The Indiana law that some are speaking about received national attention earlier this year following the slaying of two Las Vegas police officers.
Indiana police officers are upset over the law allowing residents to use deadly force against public servants, including law enforcement officers, who unlawfully enter homes.
The recent incidents in Ferguson and New York has also sparked talk about the law, and hundreds of websites have been formed in support of the law.
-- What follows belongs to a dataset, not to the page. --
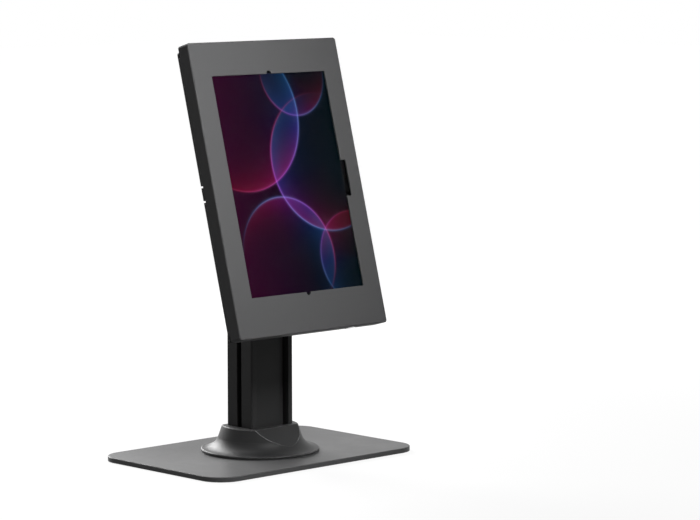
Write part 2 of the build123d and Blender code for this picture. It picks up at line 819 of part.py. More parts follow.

Officials said even more troubling is the large number of supporters some of the websites have generated.
The law was signed by Republican Governor Mitch Daniels.
The law’s author, Republican state Senator Michael Young, said there have not been any cases [yet] in which people have used the law to justify shooting police.
He said that the term ‘public servant’ was added to clarify the law after a state Supreme Court ruling last year stated, “There is no right to reasonably resist unlawful entry by police officers.” The case was based on a man charged with assaulting an officer during a domestic-violence call.
Young cited a situation of a homeowner returning home to find a police officer raping his daughter. Under the court’s ruling, the homeowner could not touch the officer; he could only file a lawsuit later. Young said he devised the idea for the law after the court ruling.
Young said there have also been instances in which police officers have pulled over females for a traffic stop and sexually assaulted them. He said there is a case currently pending in Orlando, Florida, in which Orlando Police Officer Roderick Johnson sexually assaulted a woman, and then took her to jail afterward. Florida holds one of the top spots for officers sexually assaulting women; however, it is not just Indiana and Florida he said.
In Ohio, an officer actually left a woman for dead after he pulled her over and made sexual advances toward her. She turned him down so he attempted to kill her and make it look like a robbery. He “stomped” on her back, neck, and the back of her head. The officer thought the woman was dead, but she clung to life and was found by a passerby. The officer was eventually convicted after a footprint found on the victim’s back matched his shoes.
“There are bad legislators,” Young said. “There are bad clergy, bad doctors, bad teachers, and it’s these officers that we’re concerned about when they act outside their scope and duty that the individual ought to have a right to protect themselves.”
According to Republican State Representative Jud McMillin, the House sponsor, supporters tried to accommodate police by adding specific requirements that might justify force, and by replacing “law enforcement officer” in the original version with “public servant.”
Governor Mitch Daniels said police corruption has gotten out of hand. He said the state is beginning to see more and more situations in which officers are entering homes unlawfully and threatening homeowners. Homeowners are arrested and charged with resisting arrest when they fight back. “Citizens must be able to protect themselves,” he said.
He said in many cases, officers have entered the wrong houses unannounced — while trying to serve warrants — and shot an unarmed law abiding citizen after they were caught off guard and tried to fight back. In several cases, officers lied and stated they did announce themselves; however, many times, home surveillance footage has proved otherwise.
“The measure requires those using force to ‘reasonably believe’ a law-enforcement officer is acting illegally and that it’s needed to prevent ‘serious bodily injury,’” Daniels said.
Indiana is the first U.S. state to specifically allow force against officers, according to the Association of Prosecuting Attorneys in Washington, which represents prosecutors.
The Association of Prosecuting Attorneys said the Indiana law is actually an amendment to the Castle Doctrine law similar to Florida’s Stand Your Ground law. But it does not extend citizens the right to shoot law enforcement officers approaching their vehicle during a traffic stop, or while eating.
They said the law is intended to allow citizens to protect themselves from corrupt law enforcement officers and detour officers — who are sworn to uphold the law — from breaking the law. “Let’s not pretend like corruption is not happening.”
Although authorities are blaming the Indiana law for recent talks about other states following suit, Indiana lawmakers say they do not have plans to make any changes to the state law at this time.
The Florida Department of Law Enforcement told Ocala Post they do not keep track of statistics involving officers who assault or sexually assault women.
Lawmakers in Florida have not yet been presented with any petitions requesting a bill similar to Indiana’s to be drafted.
New Orleans Mayor Mitch Landrieu and new Police Superintendent Michael Harrison have vowed to do better. However, organizers in New Orleans said they will not stop until the current police force has been revamped.